Steven Moffat, Radio Times
Here’s a particularly stupid theory. If we take “The Doctor” to be the Doctor’s name—even if it is in the form of a title no doubt meaning something deep and Gallifreyan—perhaps our earthly use of the word “doctor” meaning healer or wise man is a direct result of the Doctor’s multiple interventions in our history as a healer and wise man. In other words, we got it from him. This is a very silly idea and I’m consequently rather proud of it.
Steven Moffat (via triskaidecagon)
You know, to this day I’m not sure if Matt knew he had a guitar on his back- he might just have collided with a musician.
Steven Moffat, DWM
I think children will always need a hero who fights monsters but never becomes one. […] I think that’s such an important story for children. And when I say children, I mean children of 48.
Steven Moffat, SFX

“When kids see Doctor Who go off the air… as it stands, they will be noticeably taller by the time it comes back.  It’s an age for children to wait for that.”

—Steven Moffat

“Children have a relationship with the Doctor that is really quite intense and personal.  And they have a creative response to Doctor Who that I think is unprecedented.  Children don’t just watch this the way they’d watch Hannah Montana or Wizards of Waverly Place.  They actually make up their own monsters, make up their own costumes, design their own TARDISes.  Some days—in extreme, slightly psychotic cases—they grow up and start running the show.”
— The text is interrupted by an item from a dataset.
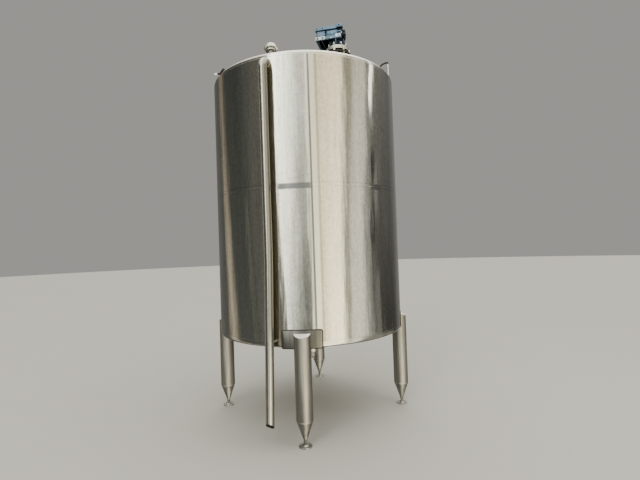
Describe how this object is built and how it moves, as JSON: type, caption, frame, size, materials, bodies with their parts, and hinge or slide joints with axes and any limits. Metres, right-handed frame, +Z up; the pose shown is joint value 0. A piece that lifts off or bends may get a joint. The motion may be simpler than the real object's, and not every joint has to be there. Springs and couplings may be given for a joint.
{
  "type": "vertical storage tank",
  "caption": "Stainless vertical storage tank on tubular legs, with an overflow pipe, a roof stirrer drive, a vent, a lidded manway and a bottom outlet valve.",
  "frame": {"origin": "on the tank's axis at floor level, under the middle of the four feet", "axes": "+Z up along the tank's axis; -Y is the front, where the leg, the overflow pipe and the shell seam face; +X is to the right seen from the front"},
  "size_m": [1.9142, 1.9146, 3.7672],
  "materials": {
    "shell_steel": "satin, brushed upright, with fine streaks and specks",
    "fitting_steel": "fine satin",
    "blue_paint": "semi-gloss paint on rough castings",
    "black_plastic": "fine grain",
    "seal_rubber": "matt"
  },
  "bodies": {
    "root": {"roof": "shell_steel", "bottom_head": "shell_steel", "shell_lower_right": "shell_steel", "shell_lower_back": "shell_steel", "shell_lower_left": "shell_steel", "shell_lower_front": "shell_steel", "shell_upper_right": "shell_steel", "shell_upper_back": "shell_steel", "shell_upper_left": "shell_steel", "shell_upper_front": "shell_steel", "leg_doubler_front": "shell_steel", "leg_doubler_right": "shell_steel", "leg_doubler_back": "shell_steel", "leg_doubler_left": "shell_steel", "leg_front": "shell_steel", "leg_right": "shell_steel", "leg_back": "shell_steel", "leg_left": "shell_steel", "foot_front": "fitting_steel", "foot_right": "fitting_steel", "foot_back": "fitting_steel", "foot_left": "fitting_steel", "overflow_elbow": "shell_steel", "overflow_pipe": "shell_steel", "overflow_bracket": "fitting_steel", "drive_nozzle": "shell_steel", "drive_seal": "seal_rubber", "drive_flange": "fitting_steel", "gear_foot": "blue_paint", "gear_case": "blue_paint", "gear_end_cover": "blue_paint", "motor": "blue_paint", "motor_fan_cowl": "blue_paint", "motor_terminal_box": "black_plastic", "vent_pipe": "fitting_steel", "vent_clamp": "fitting_steel", "vent_cap": "fitting_steel", "lifting_lug": "fitting_steel", "rim_hook": "fitting_steel", "manway_neck": "shell_steel", "manway_lid": "shell_steel", "manway_clamps": "fitting_steel", "outlet_neck": "fitting_steel", "outlet_valve": "fitting_steel", "outlet_ferrule": "fitting_steel"}
  },
  "joints": []
}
—Steven Moffat, The Sound of Young America

“She so automatically, in a brand new place, says, ‘Is that the most dangerous place?  I’ll just pop in there then, and I know how to do it.’”

—Steven Moffat, The Sound of Young America

“There’s a line to be drawn between spooking children and horrifying them.  They’ve already got monsters inside their heads— all we’re doing is putting the Doctor in there to fight them.”

—Steven Moffat, Radio Times

“We’ve occasionally thought ‘Can we redesign them [the Daleks]?’  Can we heck!  They’ve got to have a dome, and they’ve got to have an eye-stalk, and a sucker. I mean a sucker?!  What in the name of God is that sucker?”